RTB reservations now show expected conversion details on the call page before the call arrives - including expected payout, revenue, seconds, and the payable/receivable conversion logic used to calculate them.

Transparent Expected Conversion Details on RTB Reservations

What's new

When a ping arrives via the RTB API, Retreaver selects a buyer based on your campaign's routing strategy - whether that's Priority & Weight, Route by Performance, or Route by Bid. Once a buyer is selected, Retreaver determines the expected financial outcome of the call using the buyer's conversion criteria:

  • Expected Payout: How much the buyer is willing to pay, based on the payable conversion configured on the target
  • Expected Revenue: How much the publisher will receive, based on the receivable conversion
  • Expected Seconds: The minimum call duration required for the conversion to trigger

These values are returned in the RTB response as retreaver_payout and retreaver_seconds, and were previously only visible in the RTB dashboard.

What you'll see

Superusers can now view an "RTB Properties" section on the call detail page, even before the call arrives.
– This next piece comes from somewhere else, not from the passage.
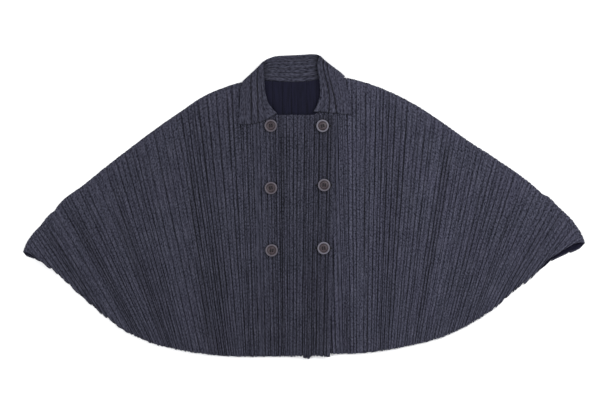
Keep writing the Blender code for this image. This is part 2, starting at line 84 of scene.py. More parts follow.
# Sleeve mouths: the front lip arches up between the two ends of the mouth
Mouth = namedtuple("Mouth", "inner_x inner_y tip_x tip_y arch reach")
MOUTHS = (
    Mouth(inner_x=480.0, inner_y=-118.0, tip_x=560.0, tip_y=-74.0, arch=9.0, reach=44.0),
    Mouth(inner_x=-494.0, inner_y=-133.0, tip_x=-562.0, tip_y=-94.0, arch=8.5, reach=42.0),
)
CUFF_START = 484.0              # the sleeve mouths lie further than this from the middle
CUFF_TURNED_IN = 7.5            # hem of a cuff that is turned to the inside
UNDER_SHADE = 0.6               # how much of the painted shade shows on the underside
UNDER_DARKEST = 0.3

# Where the pressed seams of shoulders and underarms fade in or out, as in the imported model
LEFT_SHOULDER_START = (-98.0, -112.0)
RIGHT_SHOULDER_START = (63.0, 77.0)
SHOULDER_END = (536.0, 556.0)
UNDERARM_START = (386.0, 400.0)
UNDERARM_END = (478.0, 488.0)

# Cut edges of the panels, from left to right, each point as x and y. They are those of the packed
# model but for the left shoulder beside the collar, the right cuff's front lip and the hem corner
# of the front underneath.
LEFT_SHOULDER = (
    (-562, -94), (-559, -84.5), (-552, -69.5), (-542, -55.5), (-526, -38), (-512, -20),
    (-506, -14.5), (-499, -10), (-491, 1.5), (-479, 14.5), (-468, 23), (-444, 39.5), (-396, 78.5),
    (-348, 115.5), (-300, 151.5), (-252, 185), (-204, 217.5), (-180, 229), (-156, 238),
    (-130, 246.2), (-119, 247.5),
)
RIGHT_SHOULDER = (
    (76, 256.8), (84, 256), (132, 243.5), (180, 224.5), (228, 199), (276, 167.5), (324, 133),
    (372, 102), (420, 69.5), (450, 47.5), (468, 31.5), (478, 23), (486, 19.5), (494, 13),
    (504, 2.5), (514, -6.5), (527, -19), (538, -30.5), (546, -42), (553, -53.5), (559, -66),
    (562, -76),
)
BACK_NECKLINE = (
    (-102, 252.5), (-76, 250.5), (-48, 248.8), (-20, 248), (12, 250), (38, 255.3), (60, 259.5),
)
RIGHT_FRONT_NECKLINE = (
    (-103, 252.3), (-100.5, 236), (-95.5, 217), (-88, 201), (-78, 190), (-66, 182.5), (-60, 182),
    (63, 182),
)
LEFT_FRONT_NECKLINE = (
    (-26, 176), (12, 177.5), (24, 184.5), (33.5, 191.5), (45.5, 203), (56, 217), (62.5, 235),
    (64, 258.5),
)
BACK_LEFT_CUFF = ((-562, -94), (-557, -99), (-540, -105.5), (-516, -118.5))
FRONT_LEFT_CUFF = ((-562, -94), (-556, -93), (-546, -96.5), (-532, -106), (-516, -117.5))
LEFT_HEM = (
    (-492, -136), (-444, -180.5), (-396, -221.5), (-348, -254), (-300, -275), (-252, -287),
    (-204, -294.5), (-156, -300),
)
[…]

This section shows:

  • The expected payable and receivable conversion groups that were evaluated
  • The specific conversion rule that matched, showing the logic of how the payout was calculated
  • The expected payout, revenue, and required seconds
  • When the conversion was determined

All values are marked as expected to distinguish them from the actual conversion outcome after the call completes.

Why it matters

Previously, the payout and seconds were visible in the RTB dashboard but there was no way to see the underlying payable and receivable conversion logic that determined those values. Now the full conversion criteria - which conversion group matched, which rule applied, and how the payout was calculated - is visible directly on the call page, making it easier to audit bids, debug routing decisions, and reconcile expected vs actual payouts.